"Divisive" is the word that perhaps most accurately characterises reflections on the recent passing of Baroness Thatcher. But paradoxically, as David Cameron pointed out today, the day of Mrs. Thatcher's funeral, "we are all Thatcherites now". That is, politicians of all colours now broadly agree about free-market economics, keeping most industry private, keeping firm limits on union power, and so on. And in the current climate, they all agree about austerity too. The only difference being how fast and how deep.
To suppose this dramatic shift in the Left's economic policies came about through free choice would be simplistic. For the reality is that traditional Left-wing policies such as high taxes on the rich, on corporations, and so on have not been abandoned by choice, but by necessity. For in a world where capital and corporations move relatively freely across national borders, and can choose in which jurisdiction (if any) they pay tax, governments of whatever political colour have no choice but to keep top rates of tax low. Or to put it another way, they have to keep their nation internationally competitive and attractive to the wealthy. Tax or regulate the rich or the corporations too highly - that is, more highly than other countries - and you wave goodbye to thousands of jobs as they move elsewhere. As a result, whoever is in power has virtually no choice but to follow the same, narrow market and business-friendly economic agenda.
Perhaps that's why New Labour's Tony Blair was often said to be the best Conservative leader since Margaret Thatcher. Or, as the former Conservative prime minister, John Major, himself once put it, "I went swimming leaving my clothes on the bank and when I came back Tony Blair was wearing them" (The Week, 29 October, 1999). The Left, in other words, has moved to the right not out of choice but because its traditional policies became unworkable in a globalised world.
But the Left's emasculation is not the only negative fall-out of globalisation. For the global free-movement of capital has undermined the very roots of democracy itself. While the mechanics of free and fair elections may still exist, the quality of democracy has been subtly but substantively degraded, reducing it to what we might call pseudo-democracy; a kind of electoral charade in which, in terms of macro-economic and environmental policy at least, it no longer matters much which party we vote for, or whether we bother to vote at all. It's little wonder, then, that today's modern democracies are characterised, on the one hand, by chronic voter apathy and, on the other, by a resurgence of far-right political parties.

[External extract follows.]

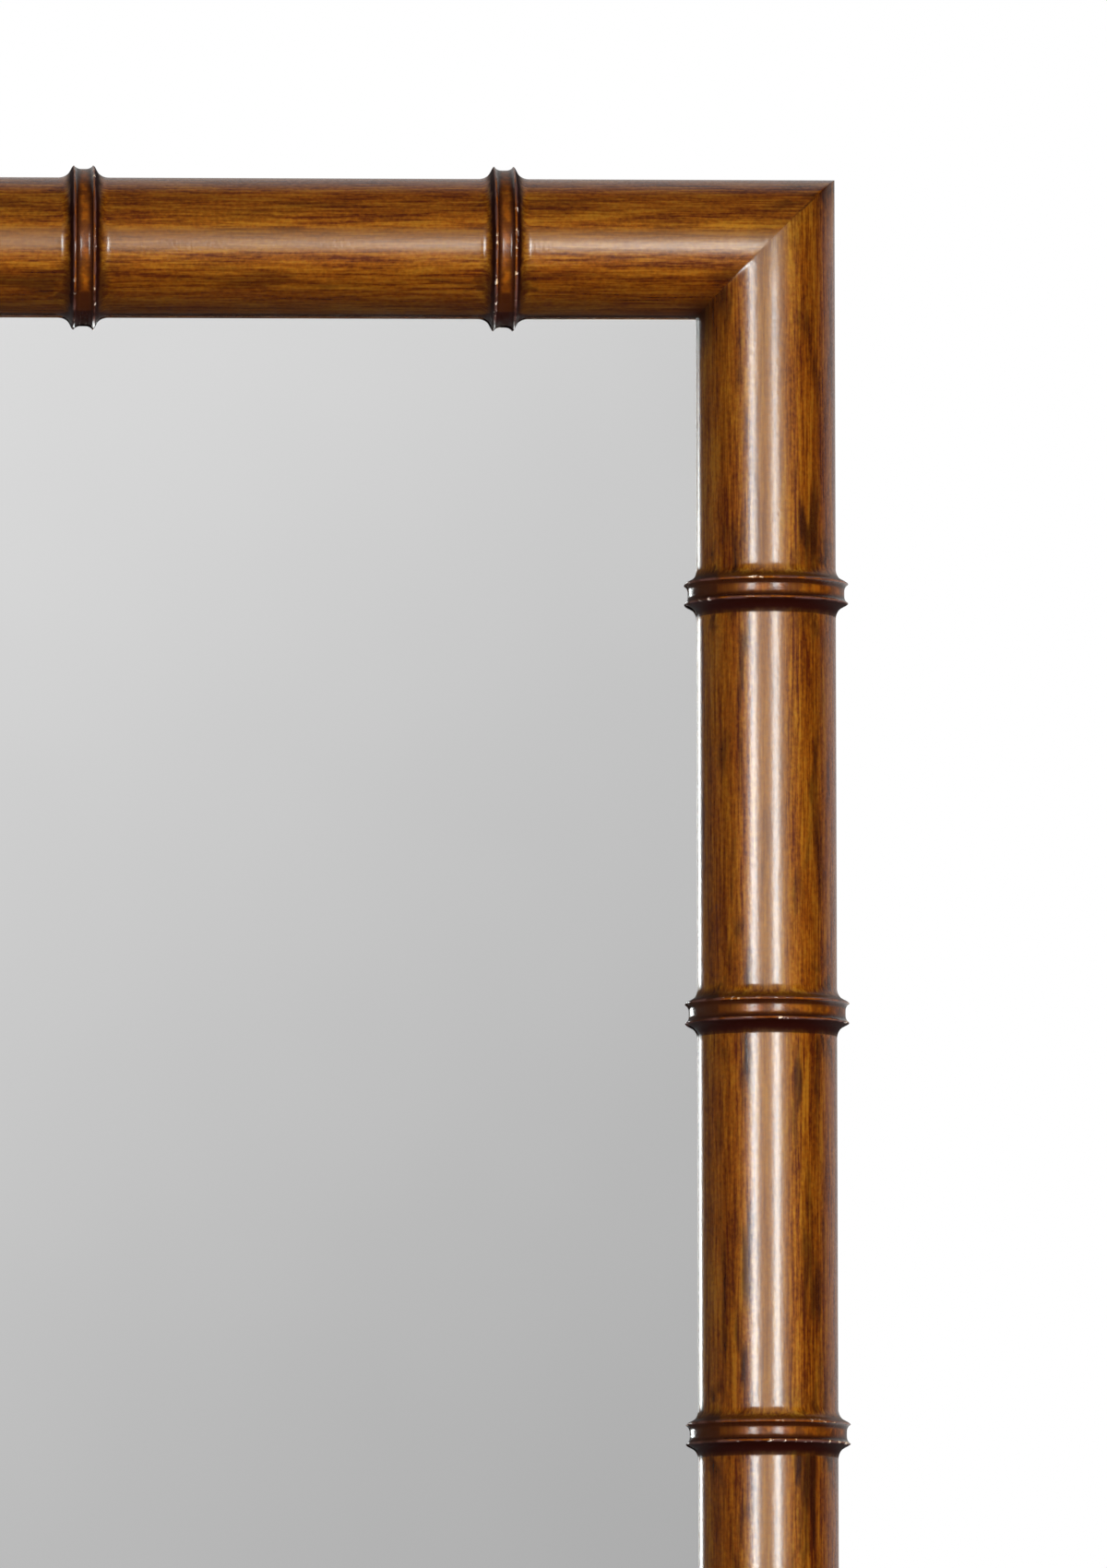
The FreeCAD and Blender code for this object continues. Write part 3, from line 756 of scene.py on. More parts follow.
class TurningTree:
    """Geometry Nodes tree of a half-round turning along X with evenly spaced node rings."""

    # Points of the path crowd within this distance of a ring's middle.
    CROWD = 0.009
    # Points of neighbouring bays that are this close become one.
    BAY_WELD = 0.00002
    # How long the nicks in the crests are, and how far from a crest they reach.
    NICK_LENGTH = 2.6 * MM
    NICK_REACH = 0.0006
    # Points along a turning's plain end, past its last bay.
    PLAIN_POINTS = 16

    def __init__(self):
        self.tree, self.given, out = new_tree(
            "bamboo_turning",
            [
                ("Half length", "Float", 0.3),
                ("Rings", "Int", 4),
                ("Pitch", "Float", 0.1332),
                ("Radius", "Float", 0.022),
                ("Crest rise", "Float", 0.004),
                ("Around", "Int", 88),
                ("Along", "Int", 129),
                ("Crest wear", "Float", 0.0003),
                ("Seed", "Int", 7),
                ("Material", "Material", None),
            ],
        )
        # The section: half a circle, closed by its diameter, bulging towards -Y.
        half_circle = self.made(
            "GeometryNodeCurveArc",
            {"Resolution": self.given["Around"], "Radius": self.given["Radius"],
             "Start Angle": -math.pi / 2, "Sweep Angle": math.pi},
        )
        self.section = self.made(
            "GeometryNodeSetSplineCyclic", {"Geometry": half_circle, "Cyclic": True}
        )
        self.half_pitch = self.step("quotient", self.given["Pitch"], 2.0)
        self.reach = self.step("product", self.given["Rings"], self.half_pitch)

        joined = add(self.tree, "GeometryNodeJoinGeometry")
        for geometry in (self.plain_end(-1.0), self.plain_end(1.0), self.bays()):
            self.tree.links.new(geometry, joined.inputs[0])
        whole = self.made("GeometryNodeRealizeInstances", {"Geometry": joined.outputs[0]})
        whole = self.made(
            "GeometryNodeMergeByDistance", {"Geometry": whole, "Distance": self.BAY_WELD}
        )
        whole = self.nicked(whole)
        whole = self.made("GeometryNodeRealizeInstances", {"Geometry": whole})
        whole = self.made(
            "GeometryNodeSetMaterial", {"Geometry": whole, "Material": self.given["Material"]}
        )
        self.tree.links.new(whole, out.inputs[0])

    def made(self, kind, inputs=None, **settings):
        """The first output of a new node."""
        return add(self.tree, kind, inputs, **settings).outputs[0]

    def step(self, name, *values):
        """One step of a sum in this tree."""
        return step(self.tree, name, *values)

    def at_x(self, value):
        """A place on the X axis."""
        return self.made("ShaderNodeCombineXYZ", {"X": value})

    def position_x(self):
        """The X coordinate of each point."""
        position = self.made("GeometryNodeInputPosition")
        return self.made("ShaderNodeSeparateXYZ", {0: position})

    def path(self, count, start, end):
        """A straight path with evenly spaced points."""
        line = self.made(
            "GeometryNodeMeshLine", {"Count": count, "Start Location": start, "Offset": end},
            mode="END_POINTS",
        )
        return self.made("GeometryNodeMeshToCurve", {"Mesh": line})

    def swept(self, path, swell, distance):
        """The section swept along a path, with each point's distance from the nearest ring."""
        surface = self.made(
            "GeometryNodeCurveToMesh",
            {"Curve": path, "Profile Curve": self.section, "Scale": swell, "Fill Caps": False},
        )
        return self.made(
            "GeometryNodeStoreNamedAttribute",
            {"Geometry": surface, "Name": "ring_distance", "Value": distance},
            data_type="FLOAT", domain="POINT",
        )

    def bays(self):
        """One bay for each ring: its path is scaled by the ring's section."""
        share = self.position_x()
        wide = self.step("less", self.half_pitch, self.CROWD)
        spread_out = self.step(
            "sum", self.step("product", share, self.CROWD),
            self.step("product", self.step("power", share, 5.0), wide),
        )
        path = self.made(
            "GeometryNodeSetPosition",
            {"Geometry": self.path(self.given["Along"], (-1, 0, 0), (1, 0, 0)),
             "Position": self.at_x(spread_out)},
        )
        away = self.step("size", self.position_x())
        curve = add(
            self.tree, "ShaderNodeFloatCurve", {"Value": self.step("quotient", away, RING_REACH)}
        )
        points = curve.mapping.curves[0].points
        points[0].location, points[1].location = RING_SECTION_SHARES[0], RING_SECTION_SHARES[-1]
        for place in RING_SECTION_SHARES[1:-1]:
            points.new(*place)
        for point in points:
            point.handle_type = "AUTO_CLAMPED"
        curve.mapping.update()
        rise = self.step("product", curve.outputs[0], self.given["Crest rise"])
        swell = self.step("sum", 1.0, self.step("quotient", rise, self.given["Radius"]))
        first = self.at_x(self.step("less", self.half_pitch, self.reach))
        places = self.made(
            "GeometryNodeMeshLine",
            {"Count": self.given["Rings"], "Start Location": first,
             "Offset": self.at_x(self.given["Pitch"])},
            mode="OFFSET",
        )
        return self.made(
            "GeometryNodeInstanceOnPoints",
            {"Points": places, "Instance": self.swept(path, swell, away)},
        )

    def plain_end(self, sign):
        """The plain stretch from the last bay past the mitre, to one side."""
        near = self.at_x(self.step("product", self.reach, sign))
        far = self.at_x(self.step("product", self.given["Half length"], sign))
        path = self.path(self.PLAIN_POINTS, *((far, near) if sign < 0 else (near, far)))
        last_ring = self.step("less", self.reach, self.half_pitch)
        past_ring = self.step("less", self.step("size", self.position_x()), last_ring)
        return self.swept(path, 1.0, past_ring)

    def nicked(self, geometry):
        """Sinks nicks 2 to 3 mm long into the crests; none stands above a crest."""
        distance = self.made(
            "GeometryNodeInputNamedAttribute", {"Name": "ring_distance"}, data_type="FLOAT"
        )
        from_crest = self.step("size", self.step("less", distance, CREST_PLACE))
        on_crest = self.step("slope", from_crest, 0.0, self.NICK_REACH, 1.0, 0.0)
        noise = add(
            self.tree, "ShaderNodeTexNoise",
            {"Vector": self.made("GeometryNodeInputPosition"), "W": self.given["Seed"],
             "Scale": 1 / self.NICK_LENGTH, "Detail": 1.0},
            noise_dimensions="4D",
        ).outputs["Fac"]
        nicks = self.step("slope", noise, 0.5, 0.7)
        depth = self.step("product", self.given["Crest wear"], -1.0)
        sunk = self.step("product", self.step("product", on_crest, nicks), depth)
        offset = self.made(
            "ShaderNodeVectorMath",
            {0: self.made("GeometryNodeInputNormal"), "Scale": sunk}, operation="SCALE",
        )
        return self.made("GeometryNodeSetPosition", {"Geometry": geometry, "Offset": offset})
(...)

The global fight each nation is in to keep its economy internationally competitive has consequently created a political mono-culture that has rendered the Left, whether in the UK or elsewhere, directionless and with nowhere to go. Perhaps that's why Mrs. Thatcher still evokes such strong feelings from that side of the political divide. For it's the Left's present powerlessness which, perhaps most of all, is the source of its anger and frustration.
What the Left, the Greens, and anyone else seeking a fundamental change of direction need to understand is that we no longer live in a nation-centric age where individual nations and their governments had free choice, but in a world-centric age where the major issues of our time can only be dealt with through global cooperation. But this need not mean waiting (probably in vain) for the United Nations to save us. Rather, what's needed are new, transnational forms of political engagement which focus on international cooperation and which put citizens back in control. An example, here, might be the Simultaneous Policy (Simpol) campaign.
Could this and other similar campaigns be what politics looks like in a global age? Who knows. But mourning what has passed is just the first stage of a process; a process which culminates in the acceptance of one's new reality and a willingness to face life afresh with a new outlook and, very probably, a new way of doing politics too.